Elle avait prévenu : «Ce qui va se passer risque d’être très très choquant. S’il y a des gens qui sont mineurs, ne restez pas.» Océane avait 19 ans. A 16 h 30 mardi, elle s’est jetée sous le RER C à la gare d’Egly (Essonne) en se filmant en direct avec son téléphone sur Periscope, cette application de vidéos instantanées. Un suicide en live, avant que l’écran ne devienne noir.

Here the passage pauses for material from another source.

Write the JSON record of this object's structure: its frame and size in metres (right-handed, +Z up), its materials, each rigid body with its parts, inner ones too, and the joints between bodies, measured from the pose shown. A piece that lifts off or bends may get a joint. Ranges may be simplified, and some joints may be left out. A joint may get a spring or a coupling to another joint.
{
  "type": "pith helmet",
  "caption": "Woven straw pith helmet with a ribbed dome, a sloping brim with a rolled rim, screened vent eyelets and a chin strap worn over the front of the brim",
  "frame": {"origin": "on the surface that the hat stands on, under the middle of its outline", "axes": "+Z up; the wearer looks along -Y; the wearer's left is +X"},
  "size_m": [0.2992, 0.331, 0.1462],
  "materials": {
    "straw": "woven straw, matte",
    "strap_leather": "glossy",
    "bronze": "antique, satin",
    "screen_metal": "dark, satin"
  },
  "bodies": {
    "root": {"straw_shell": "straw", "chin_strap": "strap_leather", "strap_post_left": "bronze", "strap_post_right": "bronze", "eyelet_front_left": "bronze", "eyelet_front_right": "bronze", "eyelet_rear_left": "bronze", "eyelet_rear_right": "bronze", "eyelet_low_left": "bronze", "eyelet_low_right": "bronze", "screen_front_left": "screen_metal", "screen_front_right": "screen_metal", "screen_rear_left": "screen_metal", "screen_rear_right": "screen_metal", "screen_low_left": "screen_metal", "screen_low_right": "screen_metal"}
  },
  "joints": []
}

De cette jeune femme passée à l’acte on ne sait pas encore grand-chose. Certains de ses proches ont évoqué un «profil psychologique fragile». Avant de mettre fin à ses jours, Océane a envoyé un SMS à un ami de son ex-compagnon dans lequel elle évoque «des violences et un viol» que celui-ci lui aurait fait subir, a déclaré le procureur d’Evry, Eric Lallement, avant d’ajouter que «l’audition de cette personne est en cours».
Moyens violents
Un fait divers ? A l’évidence. Mais un fait divers qui pose des questions (lire ci-contre) et demande une mise en contexte. Tous les jours, selon les enquêtes de l’Inserm (Institut national de la santé et de la recherche médicale), deux à trois jeunes de moins de 25 ans mettent fin à leurs jours. Deuxième cause de mortalité chez les jeunes après les accidents de la route, le suicide affiche tous les ans un triste bilan qui va de 600 à 1 000 décès. Le plus souvent des garçons (trois pour une fille), qui utilisent majoritairement des moyens violents : 70 % se suppriment par pendaison ou arme à feu. Viennent ensuite ceux qui se précipitent vers la mort à bord d’un véhicule ou en se jetant contre eux.
La mort d’Océane est de ce point de vue singulière, comme l’analyse Xavier Pommereau, chef du pôle aquitain de l’adolescent au CHU de Bordeaux, qui vient tout juste de publier un ouvrage intitulé le Goût du risque à l’adolescence (Albin Michel). Selon lui, «il y a davantage de décès chez les garçons car ils utilisent des méthodes plus radicales, quand les jeunes femmes ont davantage recours à l’intoxication médicamenteuse. En revanche, parmi les 40 000 à 50 000 tentatives de suicide des moins de 25 ans tous les ans, on dénombre trois filles pour un garçon, énonce Xavier Pommereau. Les jeunes hommes ont davantage tendance à tenter de sortir de leur souffrance par des actes antisociaux, de vandalisme par exemple, alors que les jeunes filles et jeunes femmes intériorisent davantage et cherchent à se faire du mal».
Sans se livrer à de la psycho ou de la socio de bazar sur un triste fait divers, le psychiatre note que la victime a évoqué «un viol». «Hors les cas des maladies mentales, comme la schizophrénie, qui peut conduire à un suicide, la grande cause de suicides reste les violences sexuelles subies. Dans mon service, parmi ceux qui ont tenté de se suicider cela concerne une jeune fille sur trois, et un garçon sur sept. Les abus ont eu lieu le plus souvent dans l’enfance, par un proche. Cela peut pulvériser l’identité de quelqu’un.» Et les ruptures sentimentales, comme celle que suggère Océane dans les vidéos qu’elle a diffusées avant sa mort ? «Ce sont souvent des causes superficielles qui en cachent d’autres.»